Task brief: Output every entry exactly as written.

[Part of a data file]

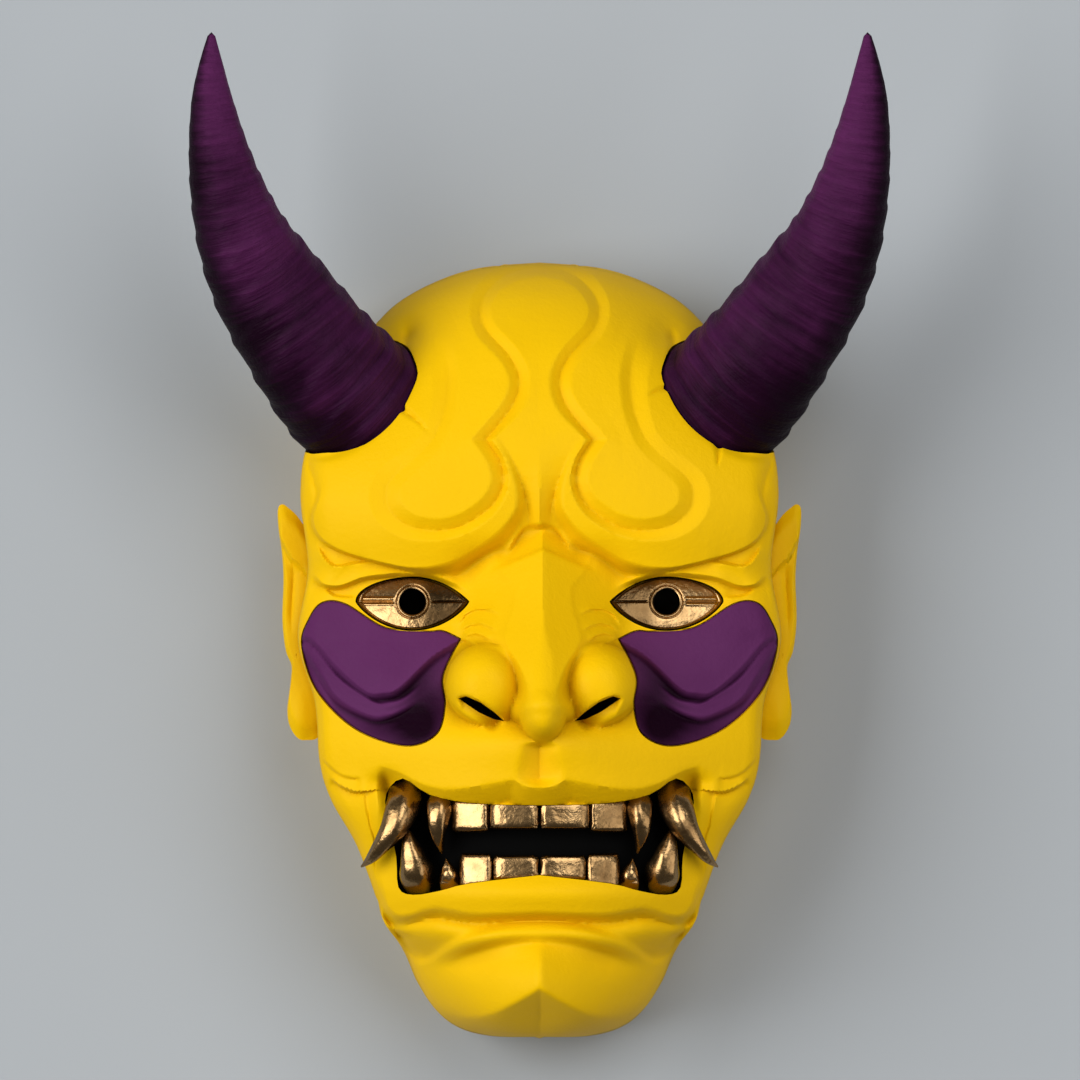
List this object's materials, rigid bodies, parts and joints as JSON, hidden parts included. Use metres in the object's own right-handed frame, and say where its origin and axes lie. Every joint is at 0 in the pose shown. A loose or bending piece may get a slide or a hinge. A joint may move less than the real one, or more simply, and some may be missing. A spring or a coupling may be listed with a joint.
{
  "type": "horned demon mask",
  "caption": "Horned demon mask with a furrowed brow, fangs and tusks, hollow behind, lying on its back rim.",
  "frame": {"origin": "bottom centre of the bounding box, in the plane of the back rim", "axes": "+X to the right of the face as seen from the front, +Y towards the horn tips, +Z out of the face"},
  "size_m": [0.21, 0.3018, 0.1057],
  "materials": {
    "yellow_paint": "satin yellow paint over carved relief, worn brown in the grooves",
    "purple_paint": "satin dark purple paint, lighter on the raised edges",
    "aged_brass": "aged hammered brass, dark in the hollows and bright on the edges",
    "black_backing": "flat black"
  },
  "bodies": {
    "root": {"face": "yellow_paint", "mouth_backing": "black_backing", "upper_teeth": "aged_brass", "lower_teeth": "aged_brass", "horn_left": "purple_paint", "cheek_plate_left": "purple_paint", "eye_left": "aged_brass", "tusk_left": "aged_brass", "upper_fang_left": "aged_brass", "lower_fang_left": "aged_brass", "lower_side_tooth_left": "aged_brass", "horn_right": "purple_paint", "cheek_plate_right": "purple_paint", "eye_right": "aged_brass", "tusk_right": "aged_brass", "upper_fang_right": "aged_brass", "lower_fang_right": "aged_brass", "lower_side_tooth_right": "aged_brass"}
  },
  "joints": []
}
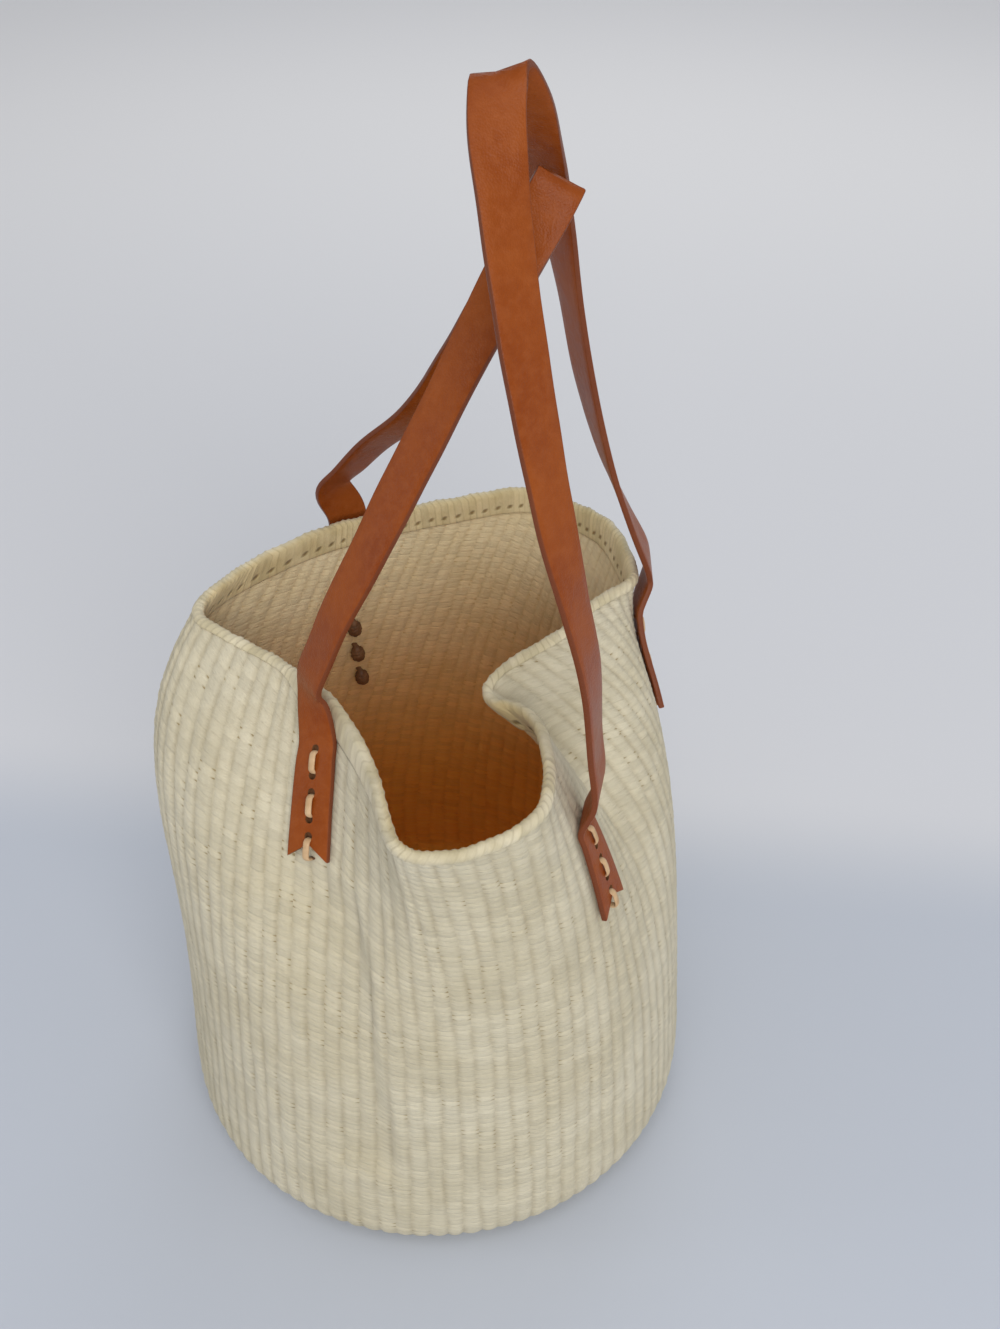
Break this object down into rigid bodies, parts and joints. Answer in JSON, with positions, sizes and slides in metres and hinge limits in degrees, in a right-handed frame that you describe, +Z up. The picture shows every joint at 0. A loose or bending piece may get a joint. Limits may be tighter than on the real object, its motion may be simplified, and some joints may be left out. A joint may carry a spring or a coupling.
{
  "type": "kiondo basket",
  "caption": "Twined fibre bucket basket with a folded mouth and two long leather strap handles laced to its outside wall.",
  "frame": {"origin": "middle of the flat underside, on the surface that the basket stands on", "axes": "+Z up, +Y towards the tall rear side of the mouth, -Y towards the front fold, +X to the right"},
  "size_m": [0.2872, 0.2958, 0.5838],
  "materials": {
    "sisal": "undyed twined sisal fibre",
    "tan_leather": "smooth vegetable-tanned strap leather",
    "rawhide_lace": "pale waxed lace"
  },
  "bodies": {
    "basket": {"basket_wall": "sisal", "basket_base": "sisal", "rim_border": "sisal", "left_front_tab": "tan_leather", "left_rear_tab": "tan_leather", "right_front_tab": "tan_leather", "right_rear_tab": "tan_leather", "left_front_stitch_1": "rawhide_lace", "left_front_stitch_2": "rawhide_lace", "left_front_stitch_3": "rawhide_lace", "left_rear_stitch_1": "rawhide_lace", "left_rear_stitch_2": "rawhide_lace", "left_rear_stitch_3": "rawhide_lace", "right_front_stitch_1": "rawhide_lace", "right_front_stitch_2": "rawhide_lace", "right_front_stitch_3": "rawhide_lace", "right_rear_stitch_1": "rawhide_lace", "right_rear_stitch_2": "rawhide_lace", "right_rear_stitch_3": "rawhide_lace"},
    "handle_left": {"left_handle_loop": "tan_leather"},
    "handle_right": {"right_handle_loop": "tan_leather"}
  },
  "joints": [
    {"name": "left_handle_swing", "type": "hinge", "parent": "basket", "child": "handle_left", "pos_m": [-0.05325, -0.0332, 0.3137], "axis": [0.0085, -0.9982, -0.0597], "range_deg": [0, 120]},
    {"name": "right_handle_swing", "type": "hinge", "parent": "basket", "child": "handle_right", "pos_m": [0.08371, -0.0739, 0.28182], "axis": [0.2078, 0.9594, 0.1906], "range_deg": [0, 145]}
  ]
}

Correct answer:
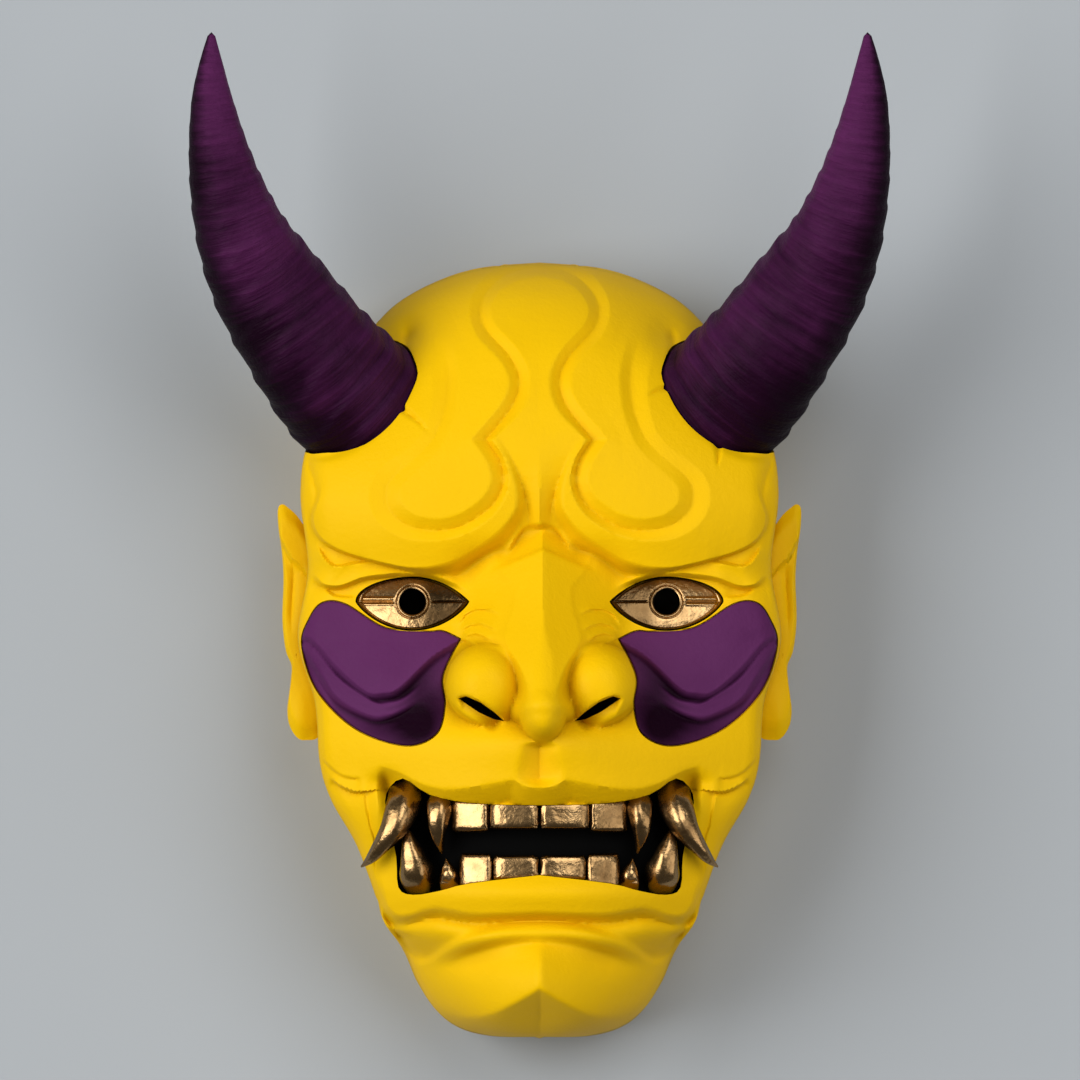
List this object's materials, rigid bodies, parts and joints as JSON, hidden parts included. Use metres in the object's own right-handed frame, and say where its origin and axes lie. Every joint is at 0 in the pose shown. A loose or bending piece may get a slide or a hinge. A joint may move less than the real one, or more simply, and some may be missing. A spring or a coupling may be listed with a joint.
{
  "type": "horned demon mask",
  "caption": "Horned demon mask with a furrowed brow, fangs and tusks, hollow behind, lying on its back rim.",
  "frame": {"origin": "bottom centre of the bounding box, in the plane of the back rim", "axes": "+X to the right of the face as seen from the front, +Y towards the horn tips, +Z out of the face"},
  "size_m": [0.21, 0.3018, 0.1057],
  "materials": {
    "yellow_paint": "satin yellow paint over carved relief, worn brown in the grooves",
    "purple_paint": "satin dark purple paint, lighter on the raised edges",
    "aged_brass": "aged hammered brass, dark in the hollows and bright on the edges",
    "black_backing": "flat black"
  },
  "bodies": {
    "root": {"face": "yellow_paint", "mouth_backing": "black_backing", "upper_teeth": "aged_brass", "lower_teeth": "aged_brass", "horn_left": "purple_paint", "cheek_plate_left": "purple_paint", "eye_left": "aged_brass", "tusk_left": "aged_brass", "upper_fang_left": "aged_brass", "lower_fang_left": "aged_brass", "lower_side_tooth_left": "aged_brass", "horn_right": "purple_paint", "cheek_plate_right": "purple_paint", "eye_right": "aged_brass", "tusk_right": "aged_brass", "upper_fang_right": "aged_brass", "lower_fang_right": "aged_brass", "lower_side_tooth_right": "aged_brass"}
  },
  "joints": []
}
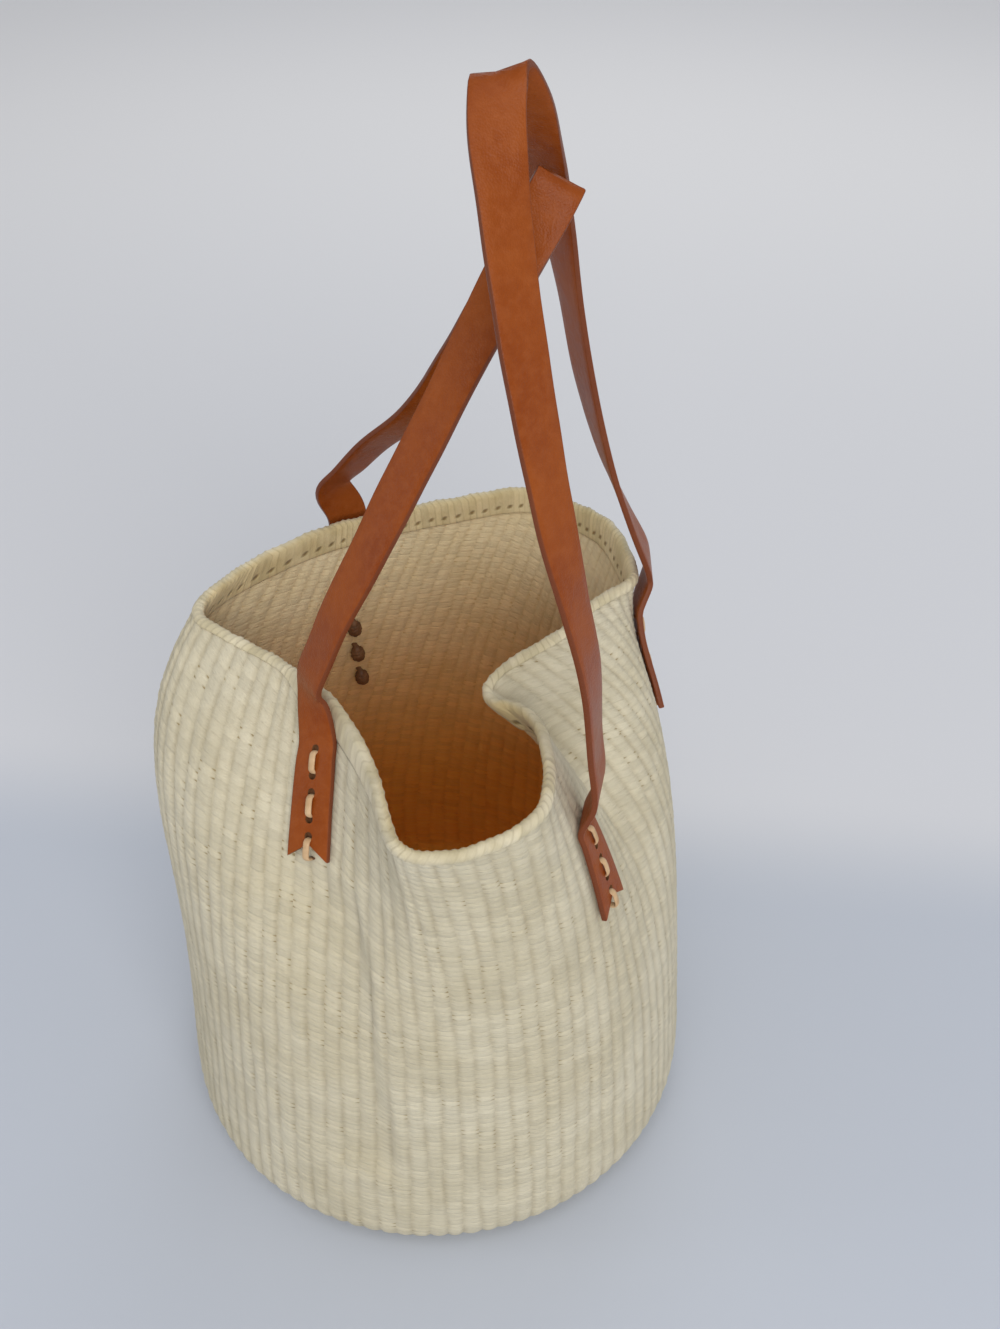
Break this object down into rigid bodies, parts and joints. Answer in JSON, with positions, sizes and slides in metres and hinge limits in degrees, in a right-handed frame that you describe, +Z up. The picture shows every joint at 0. A loose or bending piece may get a joint. Limits may be tighter than on the real object, its motion may be simplified, and some joints may be left out. A joint may carry a spring or a coupling.
{
  "type": "kiondo basket",
  "caption": "Twined fibre bucket basket with a folded mouth and two long leather strap handles laced to its outside wall.",
  "frame": {"origin": "middle of the flat underside, on the surface that the basket stands on", "axes": "+Z up, +Y towards the tall rear side of the mouth, -Y towards the front fold, +X to the right"},
  "size_m": [0.2872, 0.2958, 0.5838],
  "materials": {
    "sisal": "undyed twined sisal fibre",
    "tan_leather": "smooth vegetable-tanned strap leather",
    "rawhide_lace": "pale waxed lace"
  },
  "bodies": {
    "basket": {"basket_wall": "sisal", "basket_base": "sisal", "rim_border": "sisal", "left_front_tab": "tan_leather", "left_rear_tab": "tan_leather", "right_front_tab": "tan_leather", "right_rear_tab": "tan_leather", "left_front_stitch_1": "rawhide_lace", "left_front_stitch_2": "rawhide_lace", "left_front_stitch_3": "rawhide_lace", "left_rear_stitch_1": "rawhide_lace", "left_rear_stitch_2": "rawhide_lace", "left_rear_stitch_3": "rawhide_lace", "right_front_stitch_1": "rawhide_lace", "right_front_stitch_2": "rawhide_lace", "right_front_stitch_3": "rawhide_lace", "right_rear_stitch_1": "rawhide_lace", "right_rear_stitch_2": "rawhide_lace", "right_rear_stitch_3": "rawhide_lace"},
    "handle_left": {"left_handle_loop": "tan_leather"},
    "handle_right": {"right_handle_loop": "tan_leather"}
  },
  "joints": [
    {"name": "left_handle_swing", "type": "hinge", "parent": "basket", "child": "handle_left", "pos_m": [-0.05325, -0.0332, 0.3137], "axis": [0.0085, -0.9982, -0.0597], "range_deg": [0, 120]},
    {"name": "right_handle_swing", "type": "hinge", "parent": "basket", "child": "handle_right", "pos_m": [0.08371, -0.0739, 0.28182], "axis": [0.2078, 0.9594, 0.1906], "range_deg": [0, 145]}
  ]
}